Weakness in stocks continues...

  • *CHINA'S CSI 300 STOCK-INDEX FUTURES FALL 0.6% TO 3,603
  • *CHINA SHANGHAI COMPOSITE SET TO OPEN DOWN 2.7% TO 3,646.80

 

We suspect The Chinese Plunge Protection Team will be out today as we near the 200DMA once again...

 

 

And The PBOC sets the CNY Fix unchanged:

  • *CHINA SETS YUAN REFERENCE RATE AT 6.3963 AGAINST U.S. DOLLAR

For now, no further liquidity injections following yesterday's outpouring...

In a routine operation Tuesday, the People’s Bank offered 120 billion yuan ($18.77 billion) worth of seven-day reverse repurchase agreements, or reverse repos, short-term loans to commercial lenders in the money market.

 

The cash injection marks the biggest of its kind since Jan. 28, 2014, when the bank offered 150 billion yuan via 14-day reverse repos.

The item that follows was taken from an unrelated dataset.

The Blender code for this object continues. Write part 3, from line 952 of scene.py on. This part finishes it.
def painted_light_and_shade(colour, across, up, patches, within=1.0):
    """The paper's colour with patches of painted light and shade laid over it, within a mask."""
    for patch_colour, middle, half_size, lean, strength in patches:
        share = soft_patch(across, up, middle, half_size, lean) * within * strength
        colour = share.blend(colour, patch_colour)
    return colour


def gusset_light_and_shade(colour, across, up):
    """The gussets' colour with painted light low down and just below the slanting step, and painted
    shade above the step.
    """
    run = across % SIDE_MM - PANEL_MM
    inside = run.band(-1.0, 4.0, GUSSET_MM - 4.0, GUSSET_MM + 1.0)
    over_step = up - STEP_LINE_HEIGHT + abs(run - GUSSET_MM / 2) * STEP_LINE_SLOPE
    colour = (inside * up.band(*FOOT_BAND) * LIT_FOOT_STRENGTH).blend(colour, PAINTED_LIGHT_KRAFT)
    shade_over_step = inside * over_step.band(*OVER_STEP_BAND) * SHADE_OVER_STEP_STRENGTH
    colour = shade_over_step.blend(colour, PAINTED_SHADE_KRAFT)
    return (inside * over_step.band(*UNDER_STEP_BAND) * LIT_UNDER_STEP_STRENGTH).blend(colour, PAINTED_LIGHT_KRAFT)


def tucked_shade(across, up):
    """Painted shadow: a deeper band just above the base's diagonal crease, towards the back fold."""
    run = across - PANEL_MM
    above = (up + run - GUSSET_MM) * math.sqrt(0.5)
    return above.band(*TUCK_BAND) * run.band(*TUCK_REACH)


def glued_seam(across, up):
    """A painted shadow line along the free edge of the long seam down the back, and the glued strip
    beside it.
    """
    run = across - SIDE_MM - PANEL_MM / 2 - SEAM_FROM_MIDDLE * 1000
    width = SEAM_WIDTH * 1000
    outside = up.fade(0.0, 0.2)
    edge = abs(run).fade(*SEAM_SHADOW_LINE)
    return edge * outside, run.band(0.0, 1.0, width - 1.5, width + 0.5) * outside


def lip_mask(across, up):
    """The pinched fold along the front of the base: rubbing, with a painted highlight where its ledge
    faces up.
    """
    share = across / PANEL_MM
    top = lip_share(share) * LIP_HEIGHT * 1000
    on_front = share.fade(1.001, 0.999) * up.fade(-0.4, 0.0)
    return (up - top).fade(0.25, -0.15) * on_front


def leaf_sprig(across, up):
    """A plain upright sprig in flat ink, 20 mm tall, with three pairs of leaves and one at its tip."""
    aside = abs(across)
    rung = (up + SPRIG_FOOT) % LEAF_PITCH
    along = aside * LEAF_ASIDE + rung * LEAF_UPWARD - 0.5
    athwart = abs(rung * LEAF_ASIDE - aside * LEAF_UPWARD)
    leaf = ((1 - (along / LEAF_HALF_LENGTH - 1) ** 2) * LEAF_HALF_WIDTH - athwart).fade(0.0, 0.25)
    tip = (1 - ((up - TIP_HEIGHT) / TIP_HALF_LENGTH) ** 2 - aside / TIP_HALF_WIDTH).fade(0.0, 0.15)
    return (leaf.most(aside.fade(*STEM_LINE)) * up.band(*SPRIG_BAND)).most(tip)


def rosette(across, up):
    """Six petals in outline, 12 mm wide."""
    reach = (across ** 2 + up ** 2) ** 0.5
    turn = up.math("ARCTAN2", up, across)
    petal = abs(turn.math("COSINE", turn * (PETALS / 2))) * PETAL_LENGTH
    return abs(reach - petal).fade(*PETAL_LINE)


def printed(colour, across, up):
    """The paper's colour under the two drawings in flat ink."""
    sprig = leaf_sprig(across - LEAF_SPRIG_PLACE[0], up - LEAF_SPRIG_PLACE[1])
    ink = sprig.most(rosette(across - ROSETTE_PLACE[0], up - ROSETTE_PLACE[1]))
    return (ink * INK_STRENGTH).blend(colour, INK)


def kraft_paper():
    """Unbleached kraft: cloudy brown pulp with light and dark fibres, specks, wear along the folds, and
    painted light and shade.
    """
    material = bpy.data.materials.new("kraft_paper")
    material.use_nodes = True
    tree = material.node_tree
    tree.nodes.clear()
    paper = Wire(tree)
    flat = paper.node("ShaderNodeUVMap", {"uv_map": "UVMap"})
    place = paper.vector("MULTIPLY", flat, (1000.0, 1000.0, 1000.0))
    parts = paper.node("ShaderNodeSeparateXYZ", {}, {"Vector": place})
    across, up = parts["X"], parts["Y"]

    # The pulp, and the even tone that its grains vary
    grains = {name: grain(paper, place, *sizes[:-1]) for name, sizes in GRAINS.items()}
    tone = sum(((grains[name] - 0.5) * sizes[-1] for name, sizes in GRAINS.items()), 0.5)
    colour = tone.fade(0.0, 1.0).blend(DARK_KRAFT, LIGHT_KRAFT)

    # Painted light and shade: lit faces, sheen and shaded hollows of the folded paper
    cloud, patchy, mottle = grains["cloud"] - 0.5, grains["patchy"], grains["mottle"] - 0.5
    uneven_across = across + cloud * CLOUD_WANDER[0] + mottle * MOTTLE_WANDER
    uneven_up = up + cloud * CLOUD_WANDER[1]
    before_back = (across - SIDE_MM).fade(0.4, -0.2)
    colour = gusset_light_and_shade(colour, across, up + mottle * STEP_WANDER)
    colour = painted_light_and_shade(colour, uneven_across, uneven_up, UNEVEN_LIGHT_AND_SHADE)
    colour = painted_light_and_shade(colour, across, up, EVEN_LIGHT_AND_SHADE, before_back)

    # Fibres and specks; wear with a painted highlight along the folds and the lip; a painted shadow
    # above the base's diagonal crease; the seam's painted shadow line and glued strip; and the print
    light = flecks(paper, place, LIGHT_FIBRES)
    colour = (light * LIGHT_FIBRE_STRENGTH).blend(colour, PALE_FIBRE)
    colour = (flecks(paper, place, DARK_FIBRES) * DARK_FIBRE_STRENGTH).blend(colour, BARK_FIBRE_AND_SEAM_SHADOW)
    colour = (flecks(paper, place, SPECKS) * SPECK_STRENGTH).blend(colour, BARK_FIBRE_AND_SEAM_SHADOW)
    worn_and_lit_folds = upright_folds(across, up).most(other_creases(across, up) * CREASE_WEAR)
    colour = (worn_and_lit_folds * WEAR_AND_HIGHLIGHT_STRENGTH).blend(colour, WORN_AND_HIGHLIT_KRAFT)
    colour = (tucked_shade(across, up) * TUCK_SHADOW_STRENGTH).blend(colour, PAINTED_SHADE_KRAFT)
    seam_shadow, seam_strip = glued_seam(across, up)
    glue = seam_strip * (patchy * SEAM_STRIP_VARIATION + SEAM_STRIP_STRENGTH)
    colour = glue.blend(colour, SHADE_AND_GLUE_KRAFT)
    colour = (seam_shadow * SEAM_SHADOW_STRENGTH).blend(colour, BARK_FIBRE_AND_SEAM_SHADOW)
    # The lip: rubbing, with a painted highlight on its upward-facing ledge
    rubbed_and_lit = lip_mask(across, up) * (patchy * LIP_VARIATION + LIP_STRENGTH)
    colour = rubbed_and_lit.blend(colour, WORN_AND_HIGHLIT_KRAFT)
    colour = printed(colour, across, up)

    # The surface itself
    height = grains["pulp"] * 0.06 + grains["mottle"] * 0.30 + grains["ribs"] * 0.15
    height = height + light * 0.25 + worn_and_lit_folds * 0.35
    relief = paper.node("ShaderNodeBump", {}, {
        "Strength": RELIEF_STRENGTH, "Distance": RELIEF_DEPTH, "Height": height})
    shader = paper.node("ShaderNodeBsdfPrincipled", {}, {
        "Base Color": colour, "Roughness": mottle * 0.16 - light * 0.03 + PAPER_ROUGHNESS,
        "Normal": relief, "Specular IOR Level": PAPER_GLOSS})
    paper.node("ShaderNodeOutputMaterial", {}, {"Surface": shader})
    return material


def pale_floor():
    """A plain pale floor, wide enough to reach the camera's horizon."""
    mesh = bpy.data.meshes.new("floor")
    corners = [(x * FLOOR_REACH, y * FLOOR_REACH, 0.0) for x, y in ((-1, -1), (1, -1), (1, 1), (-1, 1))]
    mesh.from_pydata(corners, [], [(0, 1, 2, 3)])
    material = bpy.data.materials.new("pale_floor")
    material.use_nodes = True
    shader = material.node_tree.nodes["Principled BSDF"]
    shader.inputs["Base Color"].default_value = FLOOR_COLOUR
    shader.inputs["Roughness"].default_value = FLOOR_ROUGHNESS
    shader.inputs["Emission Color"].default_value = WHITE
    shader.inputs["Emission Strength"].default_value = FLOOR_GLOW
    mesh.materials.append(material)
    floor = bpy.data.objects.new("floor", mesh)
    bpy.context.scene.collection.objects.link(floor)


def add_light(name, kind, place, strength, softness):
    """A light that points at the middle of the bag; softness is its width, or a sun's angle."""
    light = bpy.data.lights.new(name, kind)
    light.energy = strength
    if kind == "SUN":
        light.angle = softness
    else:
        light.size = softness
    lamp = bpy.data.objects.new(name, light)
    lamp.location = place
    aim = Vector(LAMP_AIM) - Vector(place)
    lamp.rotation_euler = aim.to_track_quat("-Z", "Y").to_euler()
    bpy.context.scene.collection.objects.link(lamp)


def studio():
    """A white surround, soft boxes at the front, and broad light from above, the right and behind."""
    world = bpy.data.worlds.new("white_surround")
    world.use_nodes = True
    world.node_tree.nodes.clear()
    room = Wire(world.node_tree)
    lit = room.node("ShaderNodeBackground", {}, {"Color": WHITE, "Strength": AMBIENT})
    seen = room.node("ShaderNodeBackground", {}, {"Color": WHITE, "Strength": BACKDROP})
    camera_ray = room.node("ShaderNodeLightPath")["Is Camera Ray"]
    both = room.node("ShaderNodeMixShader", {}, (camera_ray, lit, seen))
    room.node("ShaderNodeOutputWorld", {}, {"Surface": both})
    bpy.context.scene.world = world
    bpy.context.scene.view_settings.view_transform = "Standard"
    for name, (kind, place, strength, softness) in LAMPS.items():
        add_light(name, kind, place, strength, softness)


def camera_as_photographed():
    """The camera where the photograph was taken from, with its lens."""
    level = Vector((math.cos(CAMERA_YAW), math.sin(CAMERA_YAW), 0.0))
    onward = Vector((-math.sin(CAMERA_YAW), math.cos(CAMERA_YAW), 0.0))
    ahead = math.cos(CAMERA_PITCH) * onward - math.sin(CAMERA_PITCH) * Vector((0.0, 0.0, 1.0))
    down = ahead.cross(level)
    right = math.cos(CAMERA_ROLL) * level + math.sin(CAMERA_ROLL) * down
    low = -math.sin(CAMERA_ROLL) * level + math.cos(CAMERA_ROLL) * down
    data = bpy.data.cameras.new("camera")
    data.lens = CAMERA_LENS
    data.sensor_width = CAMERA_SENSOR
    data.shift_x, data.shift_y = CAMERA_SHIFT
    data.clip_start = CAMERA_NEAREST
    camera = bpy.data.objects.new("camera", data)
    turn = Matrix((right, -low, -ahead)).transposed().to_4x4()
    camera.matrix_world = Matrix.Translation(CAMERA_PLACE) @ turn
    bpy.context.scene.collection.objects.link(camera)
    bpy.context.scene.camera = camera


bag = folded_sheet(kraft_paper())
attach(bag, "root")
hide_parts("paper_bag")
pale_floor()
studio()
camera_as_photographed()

Some good news - or sanity...

  • *SHANGHAI MARGIN DEBT FALLS FOR FIRST TIME IN EIGHT DAYS

Outstanding balance of Shanghai margin lending fell by 1.6%, or 14.6b yuan, from previous day to 879.9b yuan on Tuesday, according to exchange data. Tuesday’s percentage drop was biggest since Aug. 3.

*  *  *

Finally, we offer, once again, Alhambra Investment Partners' Jeffrey Snider's perspective on the "dollar run" that China is undergoing...

To start this week, Ma Jun, chief economist for the PBOC, gave an email interview where he expressed his belief that the yuan will be more volatile but in either direction. Many still took those comments as if it were a veiled prescription toward devaluation.

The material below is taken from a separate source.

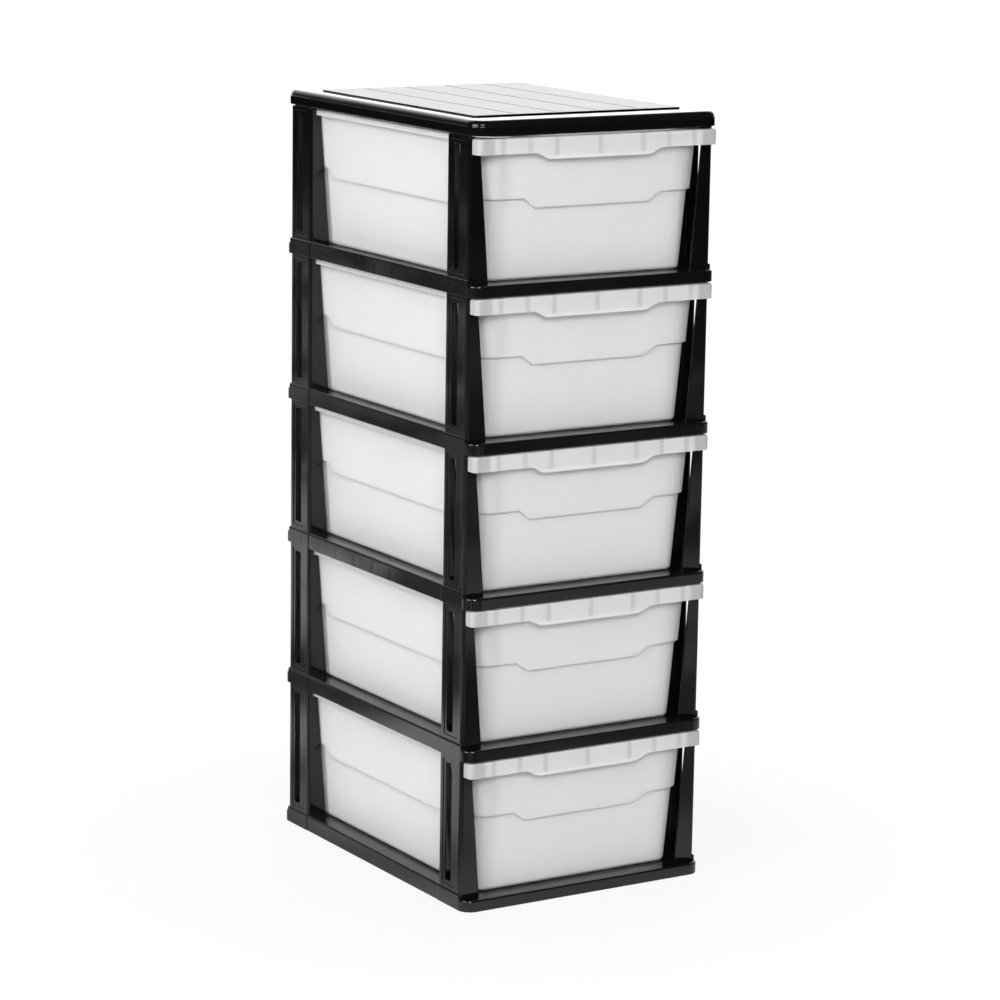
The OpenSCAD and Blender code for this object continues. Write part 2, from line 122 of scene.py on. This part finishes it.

In the near term, it is more likely there will be “two way volatility,” or appreciation and depreciation of the yuan, Ma said in a question-and-answer statement sent by email.

 

The central bank would move only in “exceptional circumstances” to iron out “excessive volatility” in the exchange rate, Ma said.

If the central bank will only intervene under “exceptional circumstances” then the mainstream immediately turned that into “the PBOC is allowing devaluation because that is what it wants.” How any such thoughts could be considered consistent with what the PBOC has been doing until last week can only be misunderstanding the wholesale nature of global finance. Before last week, the PBOC had been intervening (who else could it have been?) so that the yuan wouldn’t move at all.

This week has so far conformed to the wholesale interpretation. Just two days after Ma’s “exceptional circumstances” reference, the PBOC was “forced” to act once more, this time in one of its largest internal injections to, one more time, keep the yuan from depreciating sharply. Pay close attention to net results despite the conventional language:

China’s central bank poured the largest amount of cash into the financial system on a single day in almost 19 months, signaling Beijing’s growing concerns about capital flowing out of the country following the recent weakening of its currency.

 

Short-term interest rates and bond yields in the world’s second-largest economy have spiked in the past week, following an abrupt decision by the Chinese authorities to devalue the yuan last week. As money leaves the country, the amount of cash in the financial system declines, pushing rates higher.

How is that not a “dollar” run, especially since it predates the assumed “devaluation”? The fact that the PBOC continues to flush “dollars” only suggests that it is not over; not even close (the amount of reverse repos PBOC undertakes in yuan is related and proportional to any “dollar” activity). Thus, I think that is why Ma reinforced the idea that China’s economy is in recovery and that the worst had passed at least economically. As I mentioned last week, after holding the yuan steady for five months the PBOC is just hanging on for dear life, hoping that the recovery message takes root and ends the run because it is obviously unable to do so in any fashion of either direction.

While some indications show that perhaps the most acute part of the turmoil has passed, dating to around last Wednesday, that isn’t nearly the same as its welcome end.